Abdullah Khan, a governor of Ghazipur during the Mughal Empire in the eighteenth

century, and his son. These include the palace known as Chihal Satun, or "forty pillars",

which retains a very impressive gateway although the palace is in ruins, and the large

garden with a tank and a tomb called the Nawab-ki-Chahar-diwari. The mosque

near this tomb was probably originally a Hindu building. The road that starts at the

Nawab-ki-Chahar-diwari tomb and runs past the mosque leads, after 10 km, to a matha

devoted to Pavhari Baba.
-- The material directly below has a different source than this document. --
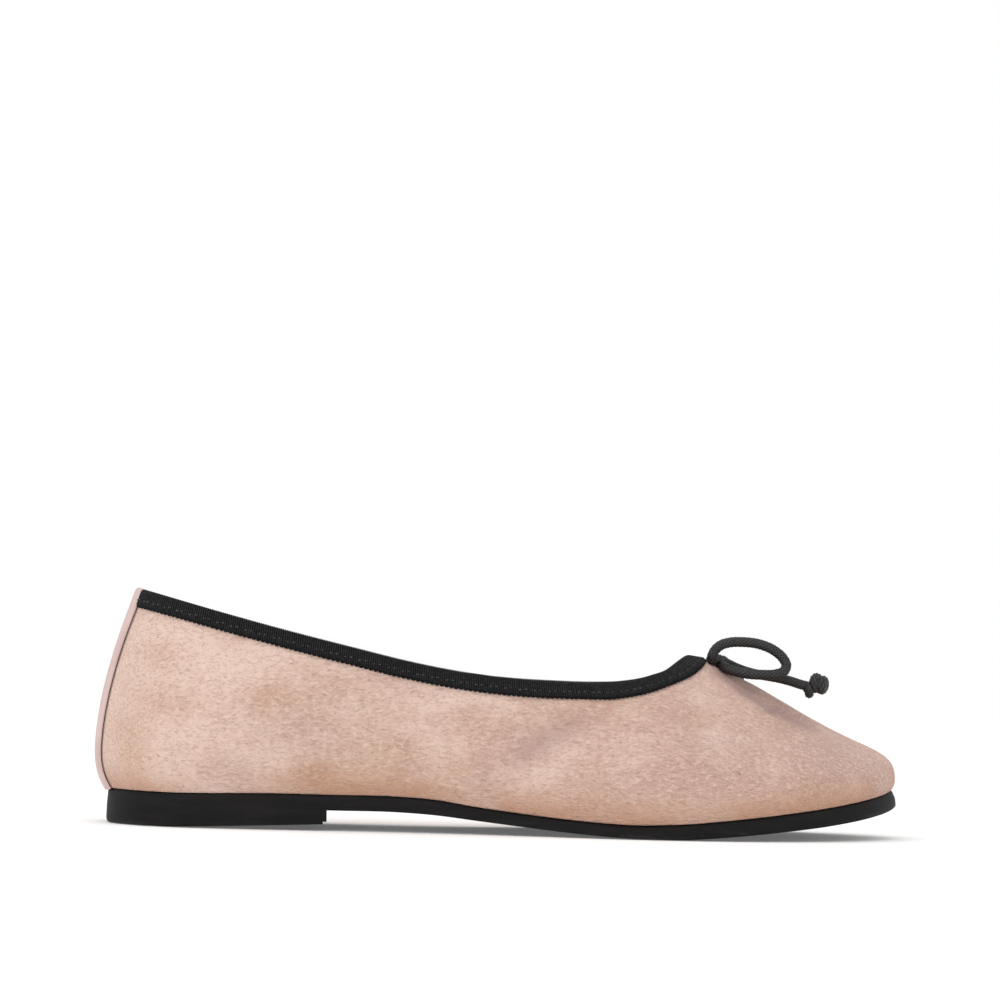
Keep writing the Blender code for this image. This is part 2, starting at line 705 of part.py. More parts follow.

The tank and tomb of Pahar Khan, faujdar of the city in

1580, and the plain but ancient tombs of the founder, Masud, and his son are also in

Ghazipur, as is the tomb of Lord Cornwallis, one of the major figures of Indian and

British history. Cornwallis is famous for his role in the American Revolutionary War,

and then for his time as Governor-General of India, being said to have laid the true

foundation of British rule. He was later Lord Lieutenant of Ireland, there suppressing the

1798 Rebellion and establishing the Act of Union. He died in Ghazipur in 1805, soon

after his returning to India for his second appointment as Governor-General. His tomb,

overlooking the Ganges, is a heavy dome supported on 12 Doric columns above a

cenotaph carved by John Flaxman. The remains of an ancient mud fort also overlook

the river, while there are many beautiful or impressive ghats leading to the Ganges, the

oldest of which is the ChitNath Ghat.